NE Unavailability Scenario

If an NE becomes unavailable, all ASDLs to the unavailable NE queue up in the SARM. The SARM will not take new work orders (WOs).

If the asdl_timeout parameter is set for an ASDL, and the timeout parameter exceeds asdl_retry_number parameter, the WO to which the ASDL belongs fails and rolls back.

If the request_timeout parameter (an NE timeout parameter) is set for the WO to which an ASDL belongs, and the request_retry_number (an NE timeout parameter) exceeds, the WO fails and rolls back.

If neither ASDL nor NE timeout parameters are set, and the WO timeout parameters exceed, all orders with ASDLs going to the unavailable NE fail due to timeout.

SRP and SARM Failure Scenario

If both the SRP and SARM fail, each NEP completes its processing of ASDL requests currently in progress. The NEP then closes all connections to NEs and then remains idle.

SARM and NEP Failure Scenario

If the SARM and NEP fail, the SRP cannot send orders or receive notifications from the SARM. No order provisioning is possible.
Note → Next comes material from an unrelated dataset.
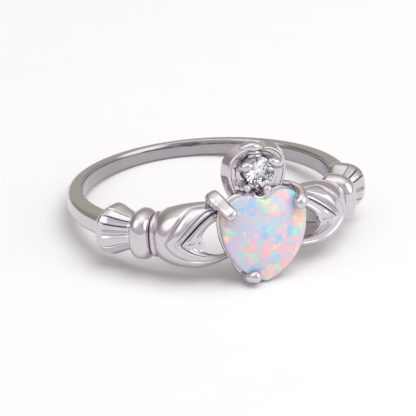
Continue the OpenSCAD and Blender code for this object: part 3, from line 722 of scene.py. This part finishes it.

Getting Help with ASAP Problems

If you can't resolve your ASAP problem, contact Oracle Global Support.

Before You Contact Global Support

Problems can often be fixed by shutting down ASAP and restarting the computer that the ASAP system runs on. To shut down and restart ASAP, see "Starting and Stopping ASAP".

If that doesn't solve the problem, the first troubleshooting step is to look at the error log for the application or process that reported the problem. See "Using Error Logs to Troubleshoot ASAP". Be sure to observe the checklist for resolving problems with ASAP before reporting the problem to Oracle Global Support. See "Troubleshooting Checklist".

Reporting Problems

If the checklist for resolving problems with ASAP does not help you to resolve the problem, write down the pertinent information:

A clear and concise description of the problem, including when it began to occur.
Relevant portions of the relevant log files.
Relevant configuration files.
Recent changes in your system, even if you don't think they are relevant.
List of all ASAP components and patches installed on your system.

When you are ready, report the problem to Oracle Global Support.